My four years in Toronto helped me appreciate just what a cultural barrier North Americans appear to have towards this "people first" culture. Toronto, while it does so much so well - the Beaches, High Park and the hot spots along College, Spadina and Queen to name but a few - also seems to struggle to embrace and build upon what it already has.
The underground PATH network in the heart of the downtown Financial district creates an empty and anemic outdoor environment in what should be the most vibrant quarter of the 9-5 day. The towering waterfront condos that continue to block the view have somehow sucked the life from the water's edge.
And then there's Dundas Square, where our story began, and which is better known as a place to get through or get around, rather than a place to sit and stay.

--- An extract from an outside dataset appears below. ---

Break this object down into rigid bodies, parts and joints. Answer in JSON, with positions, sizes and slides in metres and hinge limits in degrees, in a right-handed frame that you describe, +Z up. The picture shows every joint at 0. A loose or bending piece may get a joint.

Finally, there's Hamilton, where the word "potential" seems destined to be forever used but never realized.
I wonder if we, in Hamilton, "get it"? Our Bayfront Park and Pier redevelopment appears to underline the importance of that key ingredient, the slow-to-arrive waterfront cafes are a cause for concern, as is the frequent mention of "Waterfront condos" and "more industry."
Similarly, all this talk of pedestrianization along King Street south, in Gore Park, is promising enough. But its deeds that count, not words. We shall see.

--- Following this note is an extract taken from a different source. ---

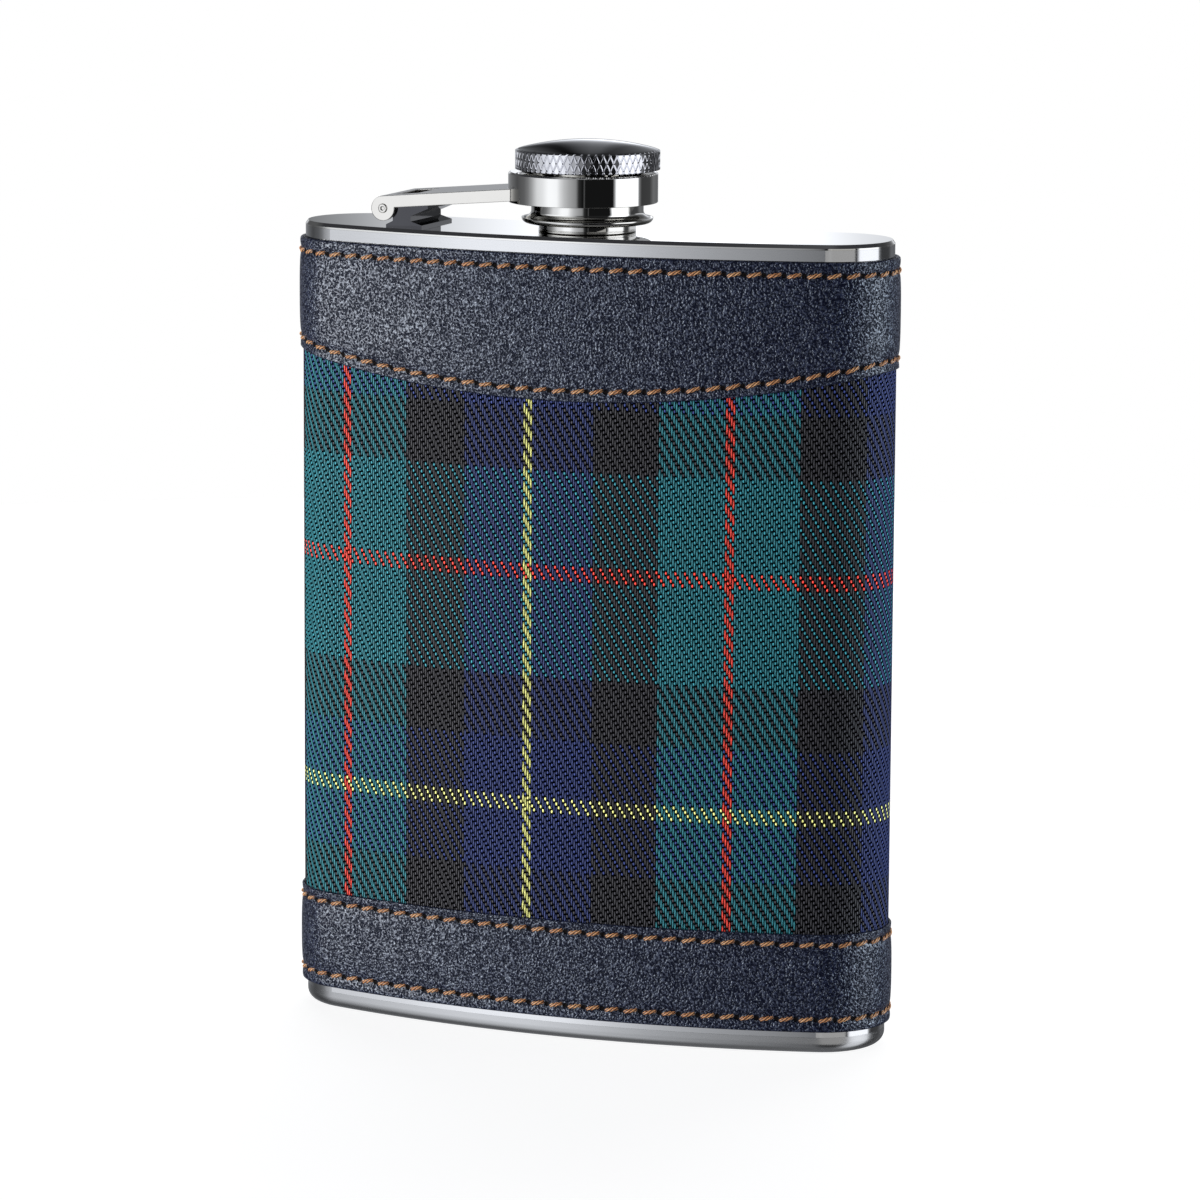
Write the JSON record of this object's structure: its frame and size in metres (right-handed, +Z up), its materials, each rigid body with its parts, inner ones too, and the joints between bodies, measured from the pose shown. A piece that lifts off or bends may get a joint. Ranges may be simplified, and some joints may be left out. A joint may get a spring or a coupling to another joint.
{
  "type": "hip flask",
  "caption": "Kidney-shaped steel hip flask with a screw cap on a hinged captive arm, wrapped in tartan cloth between stitched leather bands.",
  "frame": {"origin": "centre of the outline in plan, on the surface the flask stands on", "axes": "+Z up through the neck, -Y out of the bulging front, -X towards the hinge of the captive arm"},
  "size_m": [0.0952, 0.0266, 0.1352],
  "materials": {
    "satin_steel": "fine satin brushing along the edges",
    "polished_steel": "mirror polished",
    "washer_rubber": "matte, food grade",
    "lining_cloth": "plain backing cloth",
    "tartan_wool": "worsted twill in green, navy and black with red and yellow lines",
    "navy_leather": "fine pebble grain with a soft sheen",
    "amber_thread": "twisted polyester thread"
  },
  "bodies": {
    "flask": {"body_shell": "satin_steel", "base_plate": "satin_steel", "shoulder_plate": "polished_steel", "neck": "polished_steel", "hinge_bracket": "polished_steel", "wrap_lining": "lining_cloth", "tartan_cloth": "tartan_wool", "leather_band_top": "navy_leather", "leather_band_bottom": "navy_leather", "stitches_top_upper": "amber_thread", "stitches_top_lower": "amber_thread", "stitches_bottom_upper": "amber_thread", "stitches_bottom_lower": "amber_thread"},
    "captive_link": {"captive_arm": "polished_steel", "captive_ring": "polished_steel", "hinge_pin": "polished_steel"},
    "washer": {"cap_washer": "washer_rubber"},
    "cap": {"cap_sleeve": "polished_steel", "cap_head": "satin_steel"}
  },
  "joints": [
    {"name": "arm_swing", "type": "hinge", "parent": "flask", "child": "captive_link", "pos_m": [-0.0303, -0.00126, 0.1243], "axis": [0, -1, 0], "range_deg": [0, 165]},
    {"name": "cap_rise", "type": "slide", "parent": "captive_link", "child": "washer", "axis": [0, 0, 1], "range_m": [0, 0.0012]},
    {"name": "cap_turn", "type": "hinge", "parent": "washer", "child": "cap", "pos_m": [0, -0.00126, 0.125], "axis": [0, 0, 1], "range_deg": [0, 360]}
  ],
  "couplings": [
    {"joint": "cap_rise", "follows": "cap_turn", "m_per_rad": 0.00019098}
  ]
}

For now I am left to reflect on my own experiences and hope that Hamilton really can come to life so that we can all know what it's like to live, work and play together. Because, as our road rage, mall shopping and backyard barbeque way of life has shown - if we cannot get together, we cannot become a real community. If we cannot become a real community we can never again be a proper town.
I sincerely hope to see you all soon, milling around doing nothing in a people place near you. I'll be the bloke sat on the bench sipping his coffee, smiling - and doing nothing at all.